Dans une récente interview sur l'avenir de l'open source, Bruce Perens a raison sur un point et tort sur la plupart. Ce pionnier est dans le vrai quand il souligne que « nos licences open source ne sont plus adaptées », même s'il ne sait pas pourquoi. (Selon lui, « c’est parce que les entreprises en ont identifié toutes les lacunes »). En fait, le problème, c’est que si aujourd’hui, l'open source occupe une place importante et essentielle, le modèle de licence est moins pertinent pour les grandes tendances IT de l’époque : le cloud et l’IA. En 2024, il est impératif que cela évolue.
Les nuages s’amoncellent au-dessus de l'open source
Dans certains milieux, il est de bon ton de blâmer des entreprises comme MongoDB (NDLR : le contributeur travaille pour cette société), Neo4j, Elastic, HashiCorp, etc., au motif qu’elles auraient détourné l'esprit open source en imposant des licences du genre Business Source License, Commons Clause et Server Side Public License (SSPL). Mais le problème ne résulte pas de ces éditeurs en particulier, mais que ce qu’ils ont essayé de faire, à savoir distribuer des services « cloud » sous licences « open source ». Or cela ne fonctionne tout simplement pas pour le cloud. Difficile à croire ? Lors d'une interview, Stefano Maffulli, directeur exécutif de l’OSI (Open source Initiative), à l'origine de l’OSD (open source definition) m'a déclaré : « D’une certaine façon, l'open source a loupé l'évolution dans le mode de distribution et d’exécution des logiciels ». Toutes les licences ouvertes ont été conçues avant l'ère du cloud et sont basées sur une modalité de distribution des logiciels aujourd’hui obsolète. C’est le cas par exemple d’Affero General Public License (AGPL) qui n’était pas nativement cloud. Ainsi, « nous n'avons pas vraiment prêté attention à ce qui se passait et cela a donné lieu à beaucoup de tensions dans le secteur du cloud », a poursuivi le dirigeant.

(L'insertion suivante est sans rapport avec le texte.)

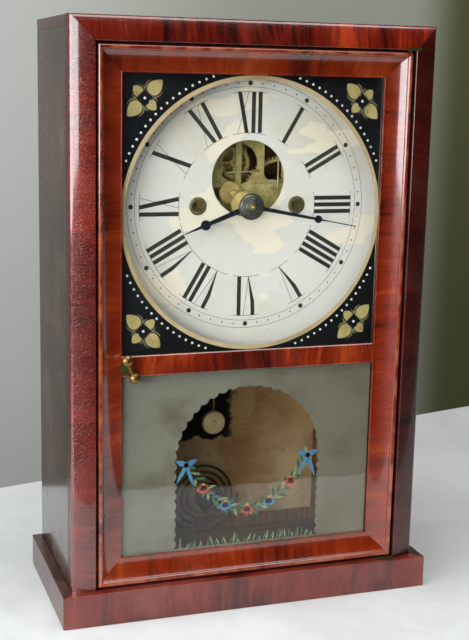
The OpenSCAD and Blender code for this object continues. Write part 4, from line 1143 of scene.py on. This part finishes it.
# The table's far edge runs askew to the wall: where it is on the left, then on the right
table_near = -0.33
table_far = (-0.326, 0.954)
table_side = 2.5
wall_y = 1.2
wall_foot = -1.5
wall_top = 3
wall_side = 4
stage_plate("table", [(-table_side, table_near, 0), (table_side, table_near, 0),
                      (table_side, table_far[1], 0), (-table_side, table_far[0], 0)], cloth)
stage_plate("wall", [(-wall_side, wall_y, wall_foot), (wall_side, wall_y, wall_foot),
                     (wall_side, wall_y, wall_top), (-wall_side, wall_y, wall_top)], wall_paint)


def lamp(name, place, aim, width, height, radiance, colour="#ffffff"):
    """A soft rectangular light of a given brightness, seen only in its effect."""
    light = bpy.data.lights.new(name, "AREA")
    light.shape = "RECTANGLE"
    light.size = width
    light.size_y = height
    light.energy = radiance * math.pi * width * height
    light.color = rgb(colour)[:3]
    holder = bpy.data.objects.new(name, light)
    scene.collection.objects.link(holder)
    holder.location = place
    holder.rotation_euler = (Vector(aim) - Vector(place)).to_track_quat("-Z", "Y").to_euler()
    holder.visible_camera = False


lamp("window_left", place=(-1.0, -1.0, 0.48), aim=(0, -1.0, 0.48), width=2.4, height=0.56, radiance=7.2,
     colour="#fbfcff")
lamp("ceiling", place=(0.1, -0.6, 2.2), aim=(0.1, 0.1, 0.0), width=2.0, height=1.6, radiance=3.4)

world = bpy.data.worlds.new("room")
world.use_nodes = True
scene.world = world
sky = world.node_tree
room = sky.nodes["Background"]
across = axes(coordinates(sky, "Generated"))[0]
dim = mixed(between(across, 0.3, -0.8), "#0e0f0d", "#6b6e72")
seen = put(sky, "LightPath").node.outputs["Is Camera Ray"]
fill(room.inputs["Color"], mixed(seen, dim, "#b9bcba"))

yaw, pitch, tilt = math.radians(19.153), math.radians(-11.27), math.radians(1.248)
forward = Vector((math.sin(yaw) * math.cos(pitch), math.cos(yaw) * math.cos(pitch), math.sin(pitch)))
level = Vector((math.cos(yaw), -math.sin(yaw), 0))
upright = level.cross(forward)
right = math.cos(tilt) * level + math.sin(tilt) * upright
up = math.cos(tilt) * upright - math.sin(tilt) * level
lens = bpy.data.cameras.new("camera")
lens.lens = 68.42
lens.sensor_width = 36
camera = bpy.data.objects.new("camera", lens)
scene.collection.objects.link(camera)
eye = (-0.3213, -0.9358, 0.4214)
camera.matrix_world = Matrix.Translation(eye) @ Matrix((right, up, -forward)).transposed().to_4x4()
scene.camera = camera
scene.view_settings.view_transform = "Standard"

Preuve de ces frictions, MongoDB, a essayé de faire approuver la SSPL comme licence officielle par l'OSI. Finalement, l'éditeur s'est retirée du processus, ce qui est regrettable. Ceux qui appréciaient la licence GPL, devraient aimer la licence SSPL, car il s’agit essentiellement d’une licence GPL taillée pour le cloud. Contrairement à la Business Source Licence et aux licences plus récentes, la SSPL n’interdit pas certains usages du logiciel (c'est-à-dire qu'il n'y a pas de restriction sur l'exécution du logiciel en production à des fins commerciales ou concurrentielles). Elle stipule simplement que si le logiciel est distribué en tant que service, le fournisseur doit mettre à disposition tous les autres logiciels utilisés pour le faire fonctionner, car à quoi sert la liberté d'inspecter, de modifier et d'exécuter un logiciel si l’écosystème pour le faire fonctionner est complètement fermé ?
L'open source, vide de sens à l'ère de l'IA
Il y a une autre technologie qui redistribue les cartes dans le monde de l’open source : l’IA. Avec une question fondamentale, « quel est le « code » que l'open source espère préserver ? ». Lors d'une conversation avec Mehul Shah, le CEO d'Aryn (éditeur de solutions d’IA), nous avons abordé cette question du « code ». Je cite longuement cet article : « En bref, nous ne pouvons pas simplement dire qu'un LLM est open source, parce que nous ne pouvons même pas encore décider ce qui, exactement, devrait être ouvert. Ce problème est similaire à celui que la SSPL tentait de résoudre, mais il est encore plus complexe », a déclaré le dirigeant.
« Il n'existe aucune définition finale de ce que doit être une IA open source », a affirmé pour sa part Mike Linksvayer, responsable de la politique des développeurs chez GitHub. Nous sommes loin d'avoir résolu ce dilemme. Heureusement, cette fois-ci, l'Open Source Initiative (OSI) ne s'est pas reposé sur l'OSD et travaille activement sur ce que devrait être celle-ci pour l'IA. Cependant, Stefano Maffulli souligne qu'il s'agit d'un scénario extrêmement complexe. Le vœu du nouvel an de Matt Asay est que l'OSI prenne la responsabilité de mettre à jour l'OSD pour le cloud et l'IA.